Syntie Sounds sind nicht so dolle. Technisch sind die Instrumente nicht die besten, das Netzteil brummte (wie bei vielen anderen) und die Tastatur hätte sicher nicht mehr ewig gehalten.
vs Korg SV-1:
Das Korg fand ich nochmals wertiger, es hat eine schwergängige und rutschige Tastatur, die leider so auch fürs SV-2 übernommen wurde. Die hat 10 Jahre tägl. mind. 1 Std. Folter klaglos überstanden, aber zB bei Außenauftritten im Winter oder bei längerem spielen taten die Hände weh.
Hier sehe ich die Roland Tastatur besser, die hat eine rauhe Oberfläche und lässt sich ermüdungsfreier spielen.
Das SV-1 eignet sich nicht für Orgelspiel. Rhodes Effekte sind gut, eigentlich klingt das Instrument nur gut, wenn man Rhodes mit Verstärker Simulation über Röhre + Effekte und dann laut spielt. Dazu einfach mal die Vergleich bei Andertons anschauen, die immer "nackt" also Grundsounds ohne Effekte eingespielt werden.
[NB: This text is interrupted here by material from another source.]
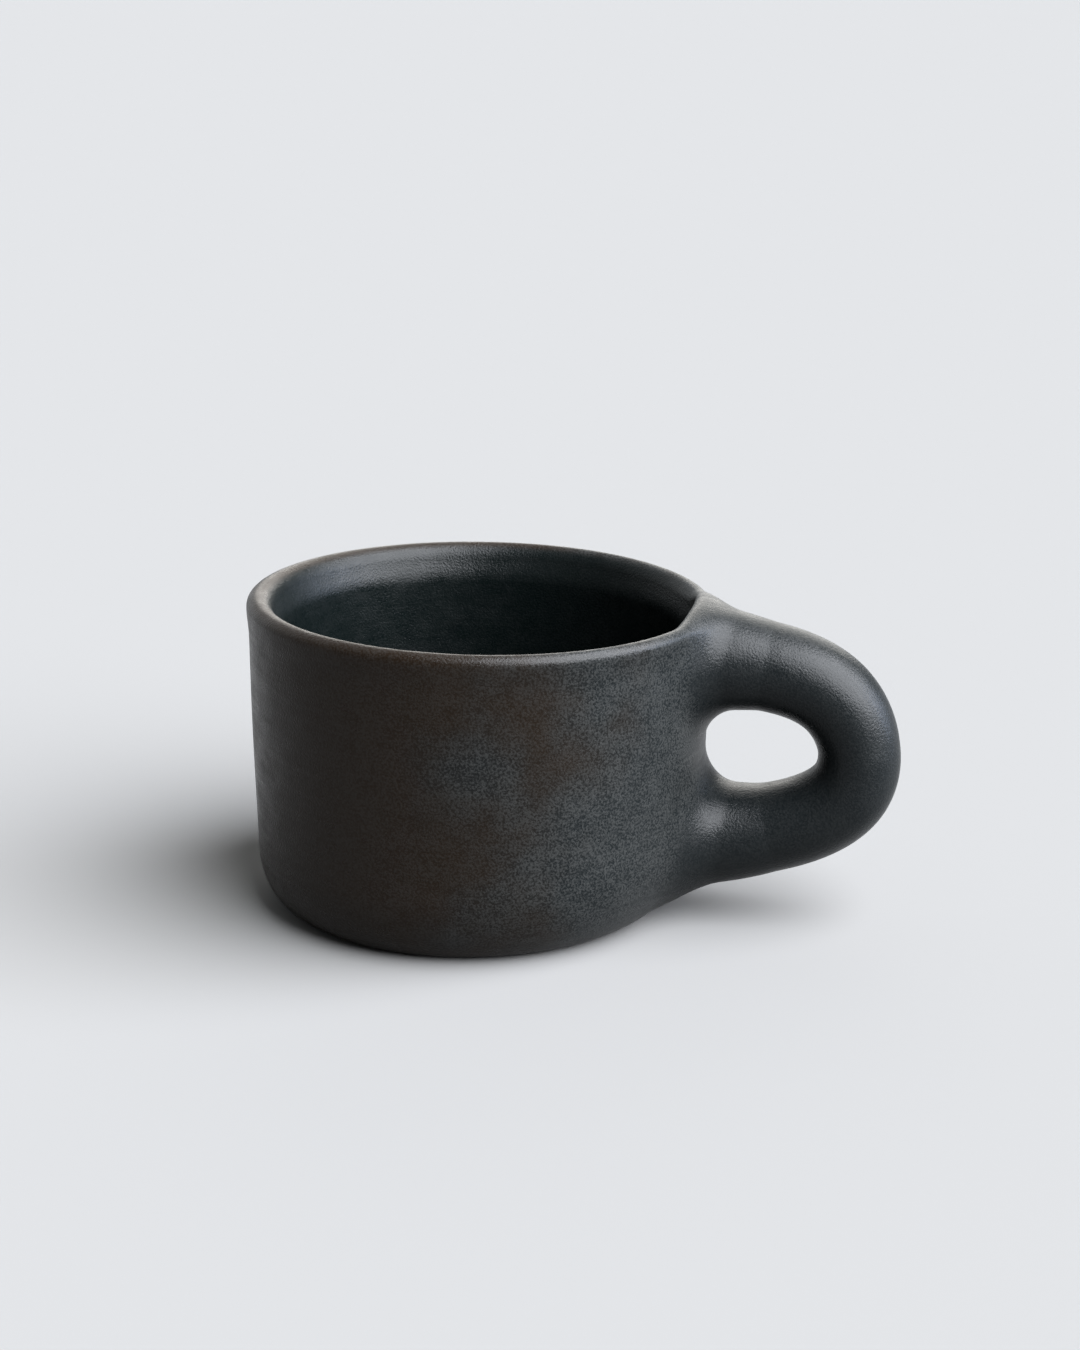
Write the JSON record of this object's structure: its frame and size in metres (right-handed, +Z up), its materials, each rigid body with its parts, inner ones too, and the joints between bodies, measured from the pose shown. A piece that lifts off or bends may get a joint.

Klaviersounds ganz OK, beim SV-2 soweit ich das beurteilen kann nochmals verbessert, im 1:1 live Einsatz waren die Klaviere denen des Nord klar unterlegen.
Am Ende ist mir das Instrument für Auftritte zu schwer und die Einstellung am Laptop nervt und ist umständlich.
RD-88 Pluspunkte
+ gerade noch leicht genug mit 13,5 kg
+ sehr kompakte Maße für ein 88-er
+ gute, realistische "klavierähnliche" Tastatur
+ viele Einstellmöglichkeiten am Instrument, Sounds lassen sich direkt auf der Bühne schnell anpassen
+ Akustik Piano Sounds (nach Einstellung)
+ Rhodes Sounds
+ passender Roland Z Stand
+ Syntie Sounds, Pads, Effekte
+ eingebautes Audio Interface, man kann es als Master Keyboard nutzen.
+ eingebaute Lautsprecher zum üben, oder als Monitor auf der Bühne, ggfs. eingeschränkt auch für Auftritte in sehr kleinen Räumen.
+ Pitch/Bend Rad, teilweise auch mit Effekten belegbar
+ externes Netzteil (viele sehen diesen Punkt als Minuspunkt)
RD-88 Minuspunkte
- haptische Anmutung
- verschachteltes, umständliches Menü
- viele Einstellmöglichkeiten stehen nicht in der Bedienungsanleitung.
- Orgel Effekte (Rotary im Vergleich zu Nord)
- Wurly & Clav Sounds
In Summe seiner Eigenschaften sehe ich nur ein Instrument, dass in diesem unteren Preissegment möglicherweise besser ist,
das Yamaha CK88, hier sogar mit der Möglichkeit es mit Batterien zu betreiben und (nehme ich an) deutlich besserer Orgelsektion.
Das wäre eine mögliche Alternative, ich stand längere Zeit zwischen der Kaufentscheidung eines Yamaha CP73 und RD-88, letztlich wollte ich
aber eingebaute Lautsprecher und eine leichte 88-er Tastatur und habe mich für Roland entschieden. Das CK88 habe ich noch nicht getestet.
Casio könnte objektiv sicher auch noch dagegen halten, hier muss ich aber leider sagen, dass ich keine Touchleisten mag und es für mich noch
einige weitere Negativpunkte bei Casio gibt.